As a small business owner or a manager, having awareness of the conflict resolution styles can help ensure all the members of your team get along. This is important to ensure productivity and, ultimately, the company’s growth.

The five most common conflict management styles are collaborating, compromising, competing, accommodating, and avoiding. Let’s discuss each of them, learn their pros and cons and the best times to adopt them.

1. Collaborating

The first conflict resolution style used in the workplace is collaboration. According to Niagara Institute research, it’s also the most popular conflict resolution style in workplaces worldwide.

Collaborating is a conflict management method that involves considering the interests of every party involved in a conflict situation. The aim of collaborating is to arrive at a situation that everyone involved in the conflict is happy with. Of all the conflict resolution styles, collaborating tends to produce the best results in the long run.

As a manager or small business owner, you want to hold group discussions with the parties involved in the conflict if you want to enforce this conflict management style. Make sure you listen to both sides. Give each party some acknowledgement if they raise valid points. Then,  based on what you hear, suggest a solution that takes into account the interests of all parties. 
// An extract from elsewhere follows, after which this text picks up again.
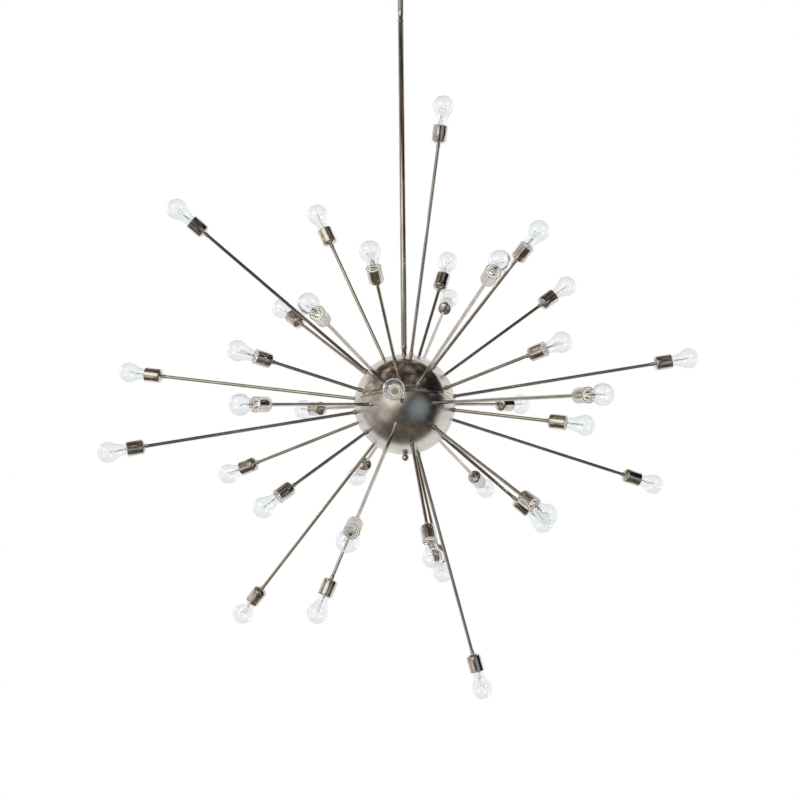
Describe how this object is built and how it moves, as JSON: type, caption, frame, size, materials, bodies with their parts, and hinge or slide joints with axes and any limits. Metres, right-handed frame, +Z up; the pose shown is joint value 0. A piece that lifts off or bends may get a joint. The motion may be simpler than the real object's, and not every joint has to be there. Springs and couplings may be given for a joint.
{
  "type": "sputnik chandelier",
  "caption": "Ceiling chandelier: a metal ball on a rigid stem with straight arms of three lengths pointing all ways, each ending in a socket cup with a globe lamp.",
  "frame": {"origin": "middle of the ceiling crossbar's top face, in the ceiling plane", "axes": "+Z up along the stem, -Y towards the viewer of the picture, +X to the picture's right"},
  "size_m": [1.3942, 1.2268, 2.0338],
  "materials": {
    "polished_nickel": "polished",
    "plated_steel": "plated, satin",
    "socket_insulator": "matte",
    "lamp_glass": "clear, smooth"
  },
  "bodies": {
    "ceiling_fitting": {"mounting_crossbar": "plated_steel", "crossbar_nut": "plated_steel", "canopy_nipple": "plated_steel", "ceiling_canopy": "polished_nickel", "canopy_screws": "plated_steel", "canopy_cap_nuts": "polished_nickel", "canopy_collar": "polished_nickel", "joint_upper_fork": "polished_nickel"},
    "swivel_cross": {"joint_cross": "plated_steel"},
    "chandelier": {"joint_lower_fork": "polished_nickel", "upper_stem": "polished_nickel", "stem_nipples": "plated_steel", "stem_coupler": "polished_nickel", "lower_stem": "polished_nickel", "hub_lock_ring": "polished_nickel", "hub_sleeve": "polished_nickel", "hub_upper_shell": "polished_nickel", "hub_lower_shell": "polished_nickel", "hub_tie_rod": "plated_steel", "hub_clamp_washers": "plated_steel", "hub_clamp_nuts": "plated_steel", "bottom_finial": "polished_nickel", "arm_seats_ring_1": "polished_nickel", "arm_tubes_ring_1": "polished_nickel", "socket_cups_ring_1": "polished_nickel", "socket_cores_ring_1": "socket_insulator", "lamps_ring_1": "lamp_glass", "arm_seats_ring_2": "polished_nickel", "arm_tubes_ring_2": "polished_nickel", "socket_cups_ring_2": "polished_nickel", "socket_cores_ring_2": "socket_insulator", "lamps_ring_2": "lamp_glass", "arm_seats_ring_3": "polished_nickel", "arm_tubes_ring_3": "polished_nickel", "socket_cups_ring_3": "polished_nickel", "socket_cores_ring_3": "socket_insulator", "lamps_ring_3": "lamp_glass", "arm_seats_ring_4": "polished_nickel", "arm_tubes_ring_4": "polished_nickel", "socket_cups_ring_4": "polished_nickel", "socket_cores_ring_4": "socket_insulator", "lamps_ring_4": "lamp_glass", "arm_seats_ring_5": "polished_nickel", "arm_tubes_ring_5": "polished_nickel", "socket_cups_ring_5": "polished_nickel", "socket_cores_ring_5": "socket_insulator", "lamps_ring_5": "lamp_glass", "arm_seats_ring_6": "polished_nickel", "arm_tubes_ring_6": "polished_nickel", "socket_cups_ring_6": "polished_nickel", "socket_cores_ring_6": "socket_insulator", "lamps_ring_6": "lamp_glass"}
  },
  "joints": [
    {"name": "swing_front_back", "type": "hinge", "parent": "ceiling_fitting", "child": "swivel_cross", "pos_m": [0, 0, -0.0532], "axis": [1, 0, 0], "range_deg": [-30, 30]},
    {"name": "swing_left_right", "type": "hinge", "parent": "swivel_cross", "child": "chandelier", "pos_m": [0, 0, -0.0532], "axis": [0, 1, 0], "range_deg": [-30, 30]}
  ]
}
Collaborating is one of the slowest ways to resolve a conflict because you’ll need to balance multiple interests. However, if you get it right, it’ll pay dividends in the future. Staying updated with the latest employee health and benefits trends is crucial for ensuring that your workforce remains engaged and motivated. It can help strengthen your company’s collaborative culture, thereby improving employee retention that’s also a key component of business success.

2. Compromising

Unfortunately, this conflict resolution style gets a bad rap for being a “lose-lose” way to end conflicts.

Compromising involves convincing everyone involved in the conflict to make sacrifices. The parties have to give up one or two of their individual demands in order to find a middle ground and move forward on a larger issue. Businesses tend to resort to this conflict management method when they’re pressed for time.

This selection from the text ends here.